A Fast Supercritical Extraction Technique for Aerogel Fabrication


Aerogels are a class of ceramic materials fabricated from a sol–gel procedure followed by a carefully controlled solvent evacuation. This fabrication results in a porous nanostructure that is approximately 90–99% air by volume. The intricate pore structure of an aerogel results in remarkable properties. This paper describes a novel rapid supercritical extraction technique for fabricating aerogel monoliths.

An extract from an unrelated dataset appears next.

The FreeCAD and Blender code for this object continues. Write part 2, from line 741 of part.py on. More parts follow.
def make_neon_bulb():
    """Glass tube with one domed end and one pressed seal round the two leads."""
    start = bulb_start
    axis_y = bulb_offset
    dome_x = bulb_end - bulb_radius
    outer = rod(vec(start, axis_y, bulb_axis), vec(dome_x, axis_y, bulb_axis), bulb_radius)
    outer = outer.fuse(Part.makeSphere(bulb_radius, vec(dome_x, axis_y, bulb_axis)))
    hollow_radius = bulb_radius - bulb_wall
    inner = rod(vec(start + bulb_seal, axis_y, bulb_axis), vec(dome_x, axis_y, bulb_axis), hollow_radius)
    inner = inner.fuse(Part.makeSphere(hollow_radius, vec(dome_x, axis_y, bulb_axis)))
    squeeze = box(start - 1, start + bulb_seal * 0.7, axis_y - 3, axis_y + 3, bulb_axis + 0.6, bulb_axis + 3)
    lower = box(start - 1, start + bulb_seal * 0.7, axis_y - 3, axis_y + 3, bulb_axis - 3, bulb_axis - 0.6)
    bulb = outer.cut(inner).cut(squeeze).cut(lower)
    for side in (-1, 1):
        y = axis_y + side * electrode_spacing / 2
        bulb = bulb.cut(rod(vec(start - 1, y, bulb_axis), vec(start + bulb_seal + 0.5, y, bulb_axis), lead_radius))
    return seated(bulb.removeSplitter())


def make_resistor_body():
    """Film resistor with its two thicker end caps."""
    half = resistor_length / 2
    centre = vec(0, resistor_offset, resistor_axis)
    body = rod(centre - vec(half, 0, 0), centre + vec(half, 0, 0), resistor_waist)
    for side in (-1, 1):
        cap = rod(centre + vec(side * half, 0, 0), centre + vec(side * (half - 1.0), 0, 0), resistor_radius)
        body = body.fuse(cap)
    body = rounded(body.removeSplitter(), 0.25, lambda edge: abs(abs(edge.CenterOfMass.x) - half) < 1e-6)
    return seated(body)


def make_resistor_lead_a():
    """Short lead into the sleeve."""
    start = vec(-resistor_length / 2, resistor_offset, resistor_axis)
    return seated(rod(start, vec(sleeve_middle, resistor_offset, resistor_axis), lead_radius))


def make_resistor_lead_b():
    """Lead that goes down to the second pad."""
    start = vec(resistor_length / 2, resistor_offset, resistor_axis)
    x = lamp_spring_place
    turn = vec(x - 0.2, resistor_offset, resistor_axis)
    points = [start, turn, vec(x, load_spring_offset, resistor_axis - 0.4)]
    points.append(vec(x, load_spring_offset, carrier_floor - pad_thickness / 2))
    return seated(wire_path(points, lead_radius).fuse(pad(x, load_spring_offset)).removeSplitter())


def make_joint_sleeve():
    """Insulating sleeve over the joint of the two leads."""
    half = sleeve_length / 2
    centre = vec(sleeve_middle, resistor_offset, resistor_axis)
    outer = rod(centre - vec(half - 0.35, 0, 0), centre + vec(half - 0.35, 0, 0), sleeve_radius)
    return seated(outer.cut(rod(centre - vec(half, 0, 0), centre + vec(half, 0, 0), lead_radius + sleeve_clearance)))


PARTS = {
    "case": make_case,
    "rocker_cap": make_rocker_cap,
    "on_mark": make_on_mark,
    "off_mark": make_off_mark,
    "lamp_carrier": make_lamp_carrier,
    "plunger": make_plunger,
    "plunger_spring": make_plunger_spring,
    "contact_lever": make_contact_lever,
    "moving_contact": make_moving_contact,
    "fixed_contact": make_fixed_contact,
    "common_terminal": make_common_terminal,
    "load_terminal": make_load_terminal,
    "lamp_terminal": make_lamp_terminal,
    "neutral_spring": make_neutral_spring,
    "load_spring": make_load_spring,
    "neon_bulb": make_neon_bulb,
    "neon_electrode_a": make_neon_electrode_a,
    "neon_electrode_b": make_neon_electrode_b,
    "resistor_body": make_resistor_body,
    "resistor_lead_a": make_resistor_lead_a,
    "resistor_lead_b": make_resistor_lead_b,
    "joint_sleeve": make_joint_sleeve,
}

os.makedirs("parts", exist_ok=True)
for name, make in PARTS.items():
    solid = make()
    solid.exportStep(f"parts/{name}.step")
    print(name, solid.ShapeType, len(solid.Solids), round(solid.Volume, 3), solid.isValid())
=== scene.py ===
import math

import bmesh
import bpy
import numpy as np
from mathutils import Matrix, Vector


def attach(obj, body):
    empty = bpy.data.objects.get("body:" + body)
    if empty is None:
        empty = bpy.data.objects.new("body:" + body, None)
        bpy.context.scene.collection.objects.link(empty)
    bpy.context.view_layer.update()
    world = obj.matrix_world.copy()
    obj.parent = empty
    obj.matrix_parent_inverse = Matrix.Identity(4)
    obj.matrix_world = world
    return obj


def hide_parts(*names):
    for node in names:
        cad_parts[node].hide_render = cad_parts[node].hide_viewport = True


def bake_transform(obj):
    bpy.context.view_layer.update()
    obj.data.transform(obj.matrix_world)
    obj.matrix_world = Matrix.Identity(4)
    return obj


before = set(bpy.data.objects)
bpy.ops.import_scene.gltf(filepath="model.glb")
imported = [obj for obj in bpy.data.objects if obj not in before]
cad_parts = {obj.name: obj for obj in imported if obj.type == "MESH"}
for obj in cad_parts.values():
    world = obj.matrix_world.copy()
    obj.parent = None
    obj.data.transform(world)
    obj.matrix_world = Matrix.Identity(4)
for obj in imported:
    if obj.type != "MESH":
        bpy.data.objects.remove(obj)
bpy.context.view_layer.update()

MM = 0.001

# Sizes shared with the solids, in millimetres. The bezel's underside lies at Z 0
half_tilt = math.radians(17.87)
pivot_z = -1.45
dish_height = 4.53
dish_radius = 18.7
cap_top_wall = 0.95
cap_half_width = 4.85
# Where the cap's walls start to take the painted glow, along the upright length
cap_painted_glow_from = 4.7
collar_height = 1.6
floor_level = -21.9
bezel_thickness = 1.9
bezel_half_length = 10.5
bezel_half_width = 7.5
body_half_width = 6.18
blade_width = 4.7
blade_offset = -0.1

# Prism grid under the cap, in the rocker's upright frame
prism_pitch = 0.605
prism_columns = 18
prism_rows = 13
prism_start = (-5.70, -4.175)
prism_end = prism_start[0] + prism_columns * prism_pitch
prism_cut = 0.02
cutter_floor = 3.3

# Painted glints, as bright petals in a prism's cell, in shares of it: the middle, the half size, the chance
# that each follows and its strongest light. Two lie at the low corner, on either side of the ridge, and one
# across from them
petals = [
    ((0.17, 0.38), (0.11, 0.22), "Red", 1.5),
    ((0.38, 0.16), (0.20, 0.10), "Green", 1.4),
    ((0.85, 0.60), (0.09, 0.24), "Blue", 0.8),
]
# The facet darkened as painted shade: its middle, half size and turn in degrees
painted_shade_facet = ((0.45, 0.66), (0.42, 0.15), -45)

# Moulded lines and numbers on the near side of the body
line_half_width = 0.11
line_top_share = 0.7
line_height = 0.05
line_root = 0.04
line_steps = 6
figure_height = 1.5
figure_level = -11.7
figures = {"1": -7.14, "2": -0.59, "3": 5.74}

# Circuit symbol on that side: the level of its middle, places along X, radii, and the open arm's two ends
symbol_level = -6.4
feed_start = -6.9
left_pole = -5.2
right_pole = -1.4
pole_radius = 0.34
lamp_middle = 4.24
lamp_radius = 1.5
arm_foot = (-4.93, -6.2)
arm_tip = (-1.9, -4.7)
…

The technique uses a temperature controlled hydraulic hot press and a metal mold to contain and heat the precursors for a tetramethoxysilane-derived (TMOS) aerogel to supercritical state. During heating, the sol gels, strengthens, and ages. After a short soak at the supercritical state, the hot press restraining force is released and the supercritical gases are evacuated without causing damage to the silica nanostructure. Using a TMOS-based recipe (TMOS:MeOH:H2O:NH4OH with a molar ratio of 1.0:12.0:4.0:3.7 × 10−3), cylindrical silica aerogel monoliths have been fabricated as large as 22 mm in diameter and 17 mm high in a 5 h process. The thermo-physical properties are comparable to those of aerogels made using conventional techniques with bulk densities of 0.066 g cm−3, BET surface areas of 320 m2 g−1, thermal conductivities of 30–40 mW K−1 and optical transmittance rates of 80–90% in the near-infrared.